» Stated task
In the data below, find each line containing the string "Keep" and return it.

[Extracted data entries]
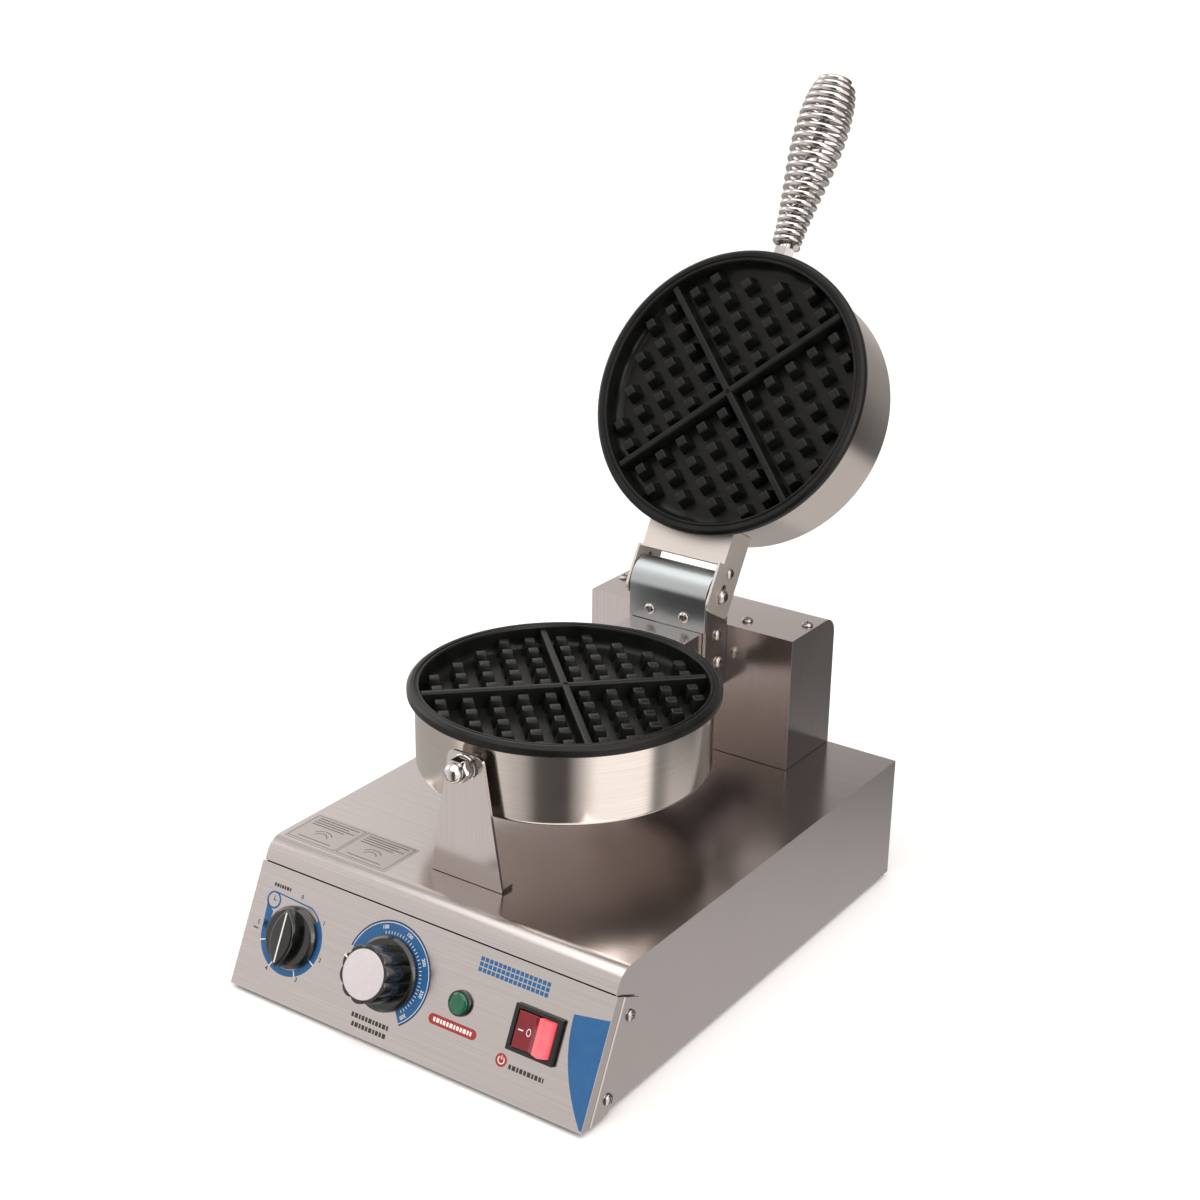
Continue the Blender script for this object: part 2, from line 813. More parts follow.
@dataclass
class Fasteners(Assembly):
    """Pan-head screws with a cross recess, and the two larger screws on the hinge pin."""

    recess_mm: float = 2.1
    recess_width_mm: float = 0.75
    recess_depth_mm: float = 1.1
    recess_turn: float = 0.5
    small_mm: tuple[float, float, float] = (3.6, 1.9, 1.0)
    large_mm: tuple[float, float, float] = (4.6, 2.9, 0.6)
    base_screws: dict[str, Axis] = field(default_factory=lambda: {
        "panel_screw_1": Axis.LEFT, "panel_screw_2": Axis.LEFT, "panel_screw_3": Axis.RIGHT,
        "panel_screw_4": Axis.RIGHT, "hinge_side_screw_1": Axis.LEFT, "hinge_side_screw_2": Axis.LEFT,
        "hinge_side_screw_3": Axis.RIGHT, "hinge_side_screw_4": Axis.RIGHT, "hinge_cover_screw_1": Axis.FRONT,
        "hinge_cover_screw_2": Axis.FRONT, "tower_screw_1": Axis.TOP, "tower_screw_2": Axis.TOP,
        "tower_screw_3": Axis.TOP, "tower_screw_4": Axis.TOP})
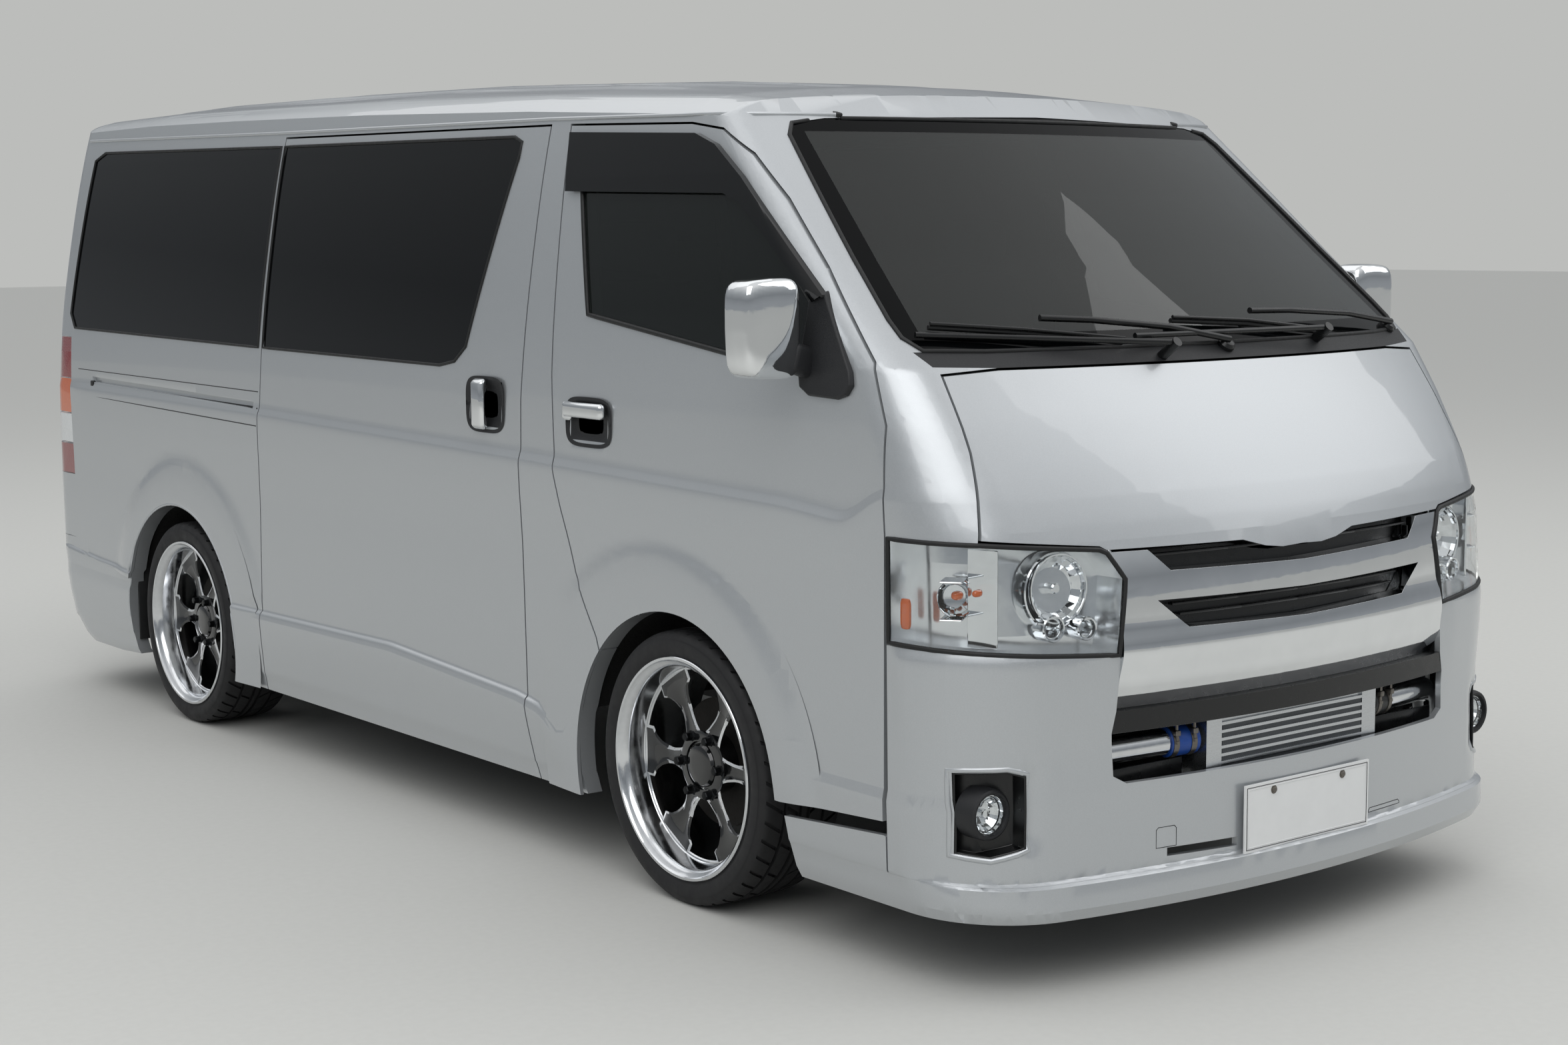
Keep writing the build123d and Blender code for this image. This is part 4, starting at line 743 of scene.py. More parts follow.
class VAN_OT_glass(bpy.types.Operator):
    """Windscreen, side and rear glass with their black seals"""
    bl_idname = "van.glass"
    bl_label = "Glass and seals"

    def execute(self, context):
        for name, ring, view, slot, radius in (
                ("screen", SCREEN, "front", "windscreen", 5),
                ("tailgate", TAILGATE_WINDOW, "rear", "tailgate_glass", 5),
                ("door_right", FRONT_WINDOW, "right", "door_glass_right", 6),
                ("door_left", FRONT_WINDOW, "left", "door_glass_left", 6),
                ("slider_right", SLIDING_WINDOW, "right", "sliding_door_glass", 4),
                ("slider_left", SLIDING_WINDOW, "left", "side_glass", 4),
                ("quarter_right", QUARTER_WINDOW, "right", "side_glass", 4),
                ("quarter_left", QUARTER_WINDOW, "left", "side_glass", 4)):
            lay("seal_" + name, wider(ring, 3.0), view, radius, "seal", slot, 0.0, 40, True)
        panel("windscreen", "screen_glass", across=steps(-700, 700, 100), up=LEVELS, bevel=0)
        for node in ("door_glass_right", "door_glass_left"):
            panel(node, "tinted_glass", up=LEVELS, bevel=0)
        for node in ("visor_right", "visor_left"):
            panel(node, "smoked", along=steps(-460, 480, 40), up=LEVELS, bevel=1.2)
        for node in ("sliding_door_glass", "side_glass"):
            panel(node, "dark_glass", up=LEVELS, bevel=0)
        panel("tailgate_glass", "dark_glass", across=steps(-600, 600, 100), up=LEVELS, bevel=0)
        return {"FINISHED"}


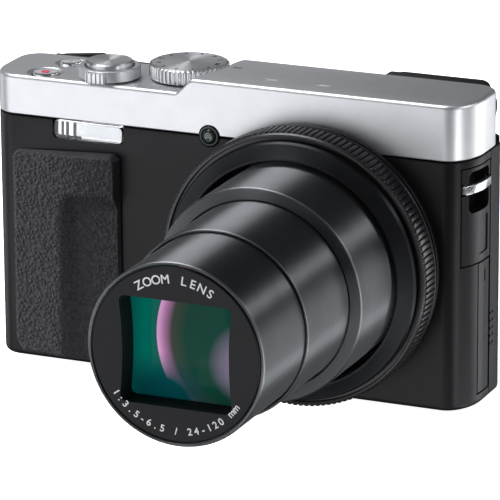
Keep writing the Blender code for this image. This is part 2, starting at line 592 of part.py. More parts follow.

» Solution to the exercise
Keep writing the build123d and Blender code for this image. This is part 4, starting at line 743 of scene.py. More parts follow.
Keep writing the Blender code for this image. This is part 2, starting at line 592 of part.py. More parts follow.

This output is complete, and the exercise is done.